A measure of general application cannot be impliedly amended by an individual decision.
Furthermore, neither the principle of equal treatment nor that of the protection of legitimate expectations may be relied upon in order to justify the repetition of an incorrect interpretation of a measure.
Lastly, the reaction of CIRFS in requesting the extension of the scope of the discipline to cover high-strength filaments could not affect the objective interpretation which should be given to that measure.
It must therefore be held that the scope of the discipline was not altered by the Bottrop decision or by any reaction by CIRFS following that decision.
The French Government has also argued that the scope of the discipline was altered between the date when it was adopted and the date on which the aid at issue was granted. It observes that in its letter of 7 July 1987 relating to the renewal of the discipline for 1987 to 1989 the Commission stated that "demand in the Community for synthetic fibre and yarn for textile applications is expected at best to stagnate in the near future ...". The Government concludes from this that, until the rules laid down in the letter of 6 June 1989, which incontestably covers industrial fibres, came into force, it was justified in taking the view that the contested aid fell outside the discipline.

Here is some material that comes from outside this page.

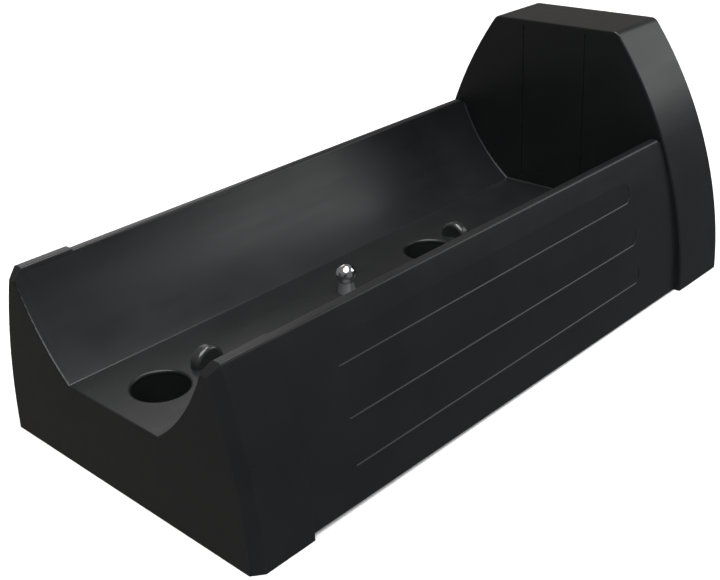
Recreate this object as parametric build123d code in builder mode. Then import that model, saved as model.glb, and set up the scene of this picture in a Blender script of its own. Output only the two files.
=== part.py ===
from build123d import *
import os

# A moulded cradle: an open trough with double-skinned curved side walls, a collar over its open
# near end and a tall end housing. Two blind post sockets open through the trough floor, each with
# a quarter-turn knob behind it that swings a cam into the socket. A ball stud stands between them.
# Frame: origin at the bottom centre, X across, Y from the open end towards the housing, Z up.

# ---- driving dimensions, mm ----
LENGTH = 560.0
HOUSING_DEPTH = 64.0
COLLAR_LENGTH = 49.5
HOUSING_HALF_WIDTH = 135.0
HOUSING_HEIGHT = 218.3
HOUSING_ARC_CENTRE = 227.0
WALL_ARC_CENTRE = 255.0
WALL_INSET = 4.5
COLLAR_INSET = 2.5
RIM_HEIGHT = 133.2
COLLAR_HEIGHT = 134.5
WALL_FOOT_NEAR = 3.8
WALL_FOOT_FAR = 1.2
SKIN = 3.5
JOINT_GAP = 0.1

# ---- trough ----
FLOOR_Z = 64.4
TROUGH_RADIUS = 156.5
TROUGH_CENTRE_X = 46.0
TROUGH_CENTRE_Z = 189.5
TROUGH_CREASE = 2.5
CAVITY_TOP = 122.0
RIM_ROUND = 2.3
RIM_END_DROP = 3.0
RIM_END_RUN = 4.0
SEAM_GROOVE = 0.9
FOOT_LIP = 1.0
FOOT_LIP_BEVEL = 0.9

# ---- flutes in the outer walls ----
FLUTE_LEDGES = (30.5, 63.5, 98.4)
FLUTE_HEIGHT = 17.0
FLUTE_DEPTH = 0.6
FLUTE_NEAR_Y = -192.0
FLUTE_FAR_Y = 156.0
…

That argument must be rejected.
Since the discipline had been applied since 1977 to the sector of synthetic fibres for textile or industrial applications, it cannot be accepted that its scope could be restricted by a consideration, set out in a letter, concerning the economic situation of the sector.
It must therefore be held that the discipline is applicable and has always been applied to the sector of fibres intended for industrial applications. It follows that the contested aid was subject to the obligation of prior notification and it is unnecessary to determine the exact date on which the aid in question was granted.
In the light of all the foregoing considerations, the decision, notified to CIRFS by a letter from the Commission of 1 August 1990, by which the Commission refused to initiate the procedure provided for in Article 93(2) of the Treaty in respect of the aid granted by the French Republic to Allied Signal with a view to establishing a polyester fibre factory in the Longwy region must be annulled.
Decision on costs
Under Article 69(2) of the Rules of Procedure, the unsuccessful party is to be ordered to pay the costs. Since the Commission has been unsuccessful, it must be ordered to pay the costs, with the exception of those of the interlocutory proceedings, which are to be borne by the applicants.
In accordance with the first and second subparagraphs of Article 69(4), the French Republic, on the one hand, and Allied Signal and Allied Signal Fibers Europe, on the other, are to bear their own costs.
On those grounds,
THE COURT (Fifth Chamber)
Annuls the decision, notified to CIRFS by a letter from the Commission of 1 August 1990, by which the Commission refused to initiate the procedure provided for in Article 93(2) of the EEC Treaty in respect of aid granted by the French Republic to the Allied Signal company;
Orders the Commission to pay the costs, with the exception of those of the interlocutory proceedings, which are to be borne by the applicants. The interveners shall bear their own costs.